Если бы лозунг Николая Бухарина «Обогащайтесь и не беспокойтесь, что вас прихлопнут» воплотился в жизнь, СССР обрел бы шанс стать совсем другой страной. В ней сторонники НЭПа одержали бы победу над партийно-хозяйственной бюрократией. Энтузиазм масс был бы движим не мечтой о счастье будущих поколений, а радостным ощущением улучшающейся жизни. Сталин остался бы в истории как малоуспешный наркомнац эпохи военного коммунизма. Реальная политическая демократия, гарантии собственности и законность стали бы повседневной нормой. Индустриализация провелась бы на базе рыночных отношений, без обнищания населения и подрыва аграрной основы народного хозяйства. Нет трагедии коллективизации, нет обострения классовой борьбы, нет врагов народа, нет ГУЛАГа.

В реальности от НЭПа осталась лишь комичная фигура нэпмана и память о несвершившемся золотом веке социализма.

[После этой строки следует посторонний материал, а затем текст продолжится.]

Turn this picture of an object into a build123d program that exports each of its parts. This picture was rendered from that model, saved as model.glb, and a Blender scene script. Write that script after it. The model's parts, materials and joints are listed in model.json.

Именно подавление Новой Экономический Политики превратило одного из партийных лидеров, Иосифа Сталина, в выдающегося революционера, большого ученого и отца народов.

Теперь рокового звонка или черного автомобиля у подъезда ожидал любой, даже самый высокопоставленный гражданин страны.

Выиграв жестокую и кровопролитную войну, Советский Союз должен был решать, какое место он займет в послевоенном мире. В свою очередь, и весь мир выбирал тогда новую модель развития. К подобной точке в нашей истории мы приближаемся и сейчас.

«2017 год, – говорит Владимир Пантин, – это аналог 1945 года для мировой истории. Вы можете себе представить, что это за точка, что это за поворот в развитии. Не надо, наверно, доказывать, что 1945 год был поворотным в истории Европы, в истории Советского Союза, в истории Азии, Америки».

Кирилл Андерсон:«В истории нашей страны было много перекрестков, когда она могла пойти не по тому пути, по которому пошла. Некоторые, может быть, не такие существенные, некоторые просто очевидны. На мой взгляд, один из таких критических моментов был связан со смертью Сталина. И была реальная перспектива, что у власти окажется не Хрущев, а кто-то другой. Прежде всего, конечно, Лаврентий Павлович Берия».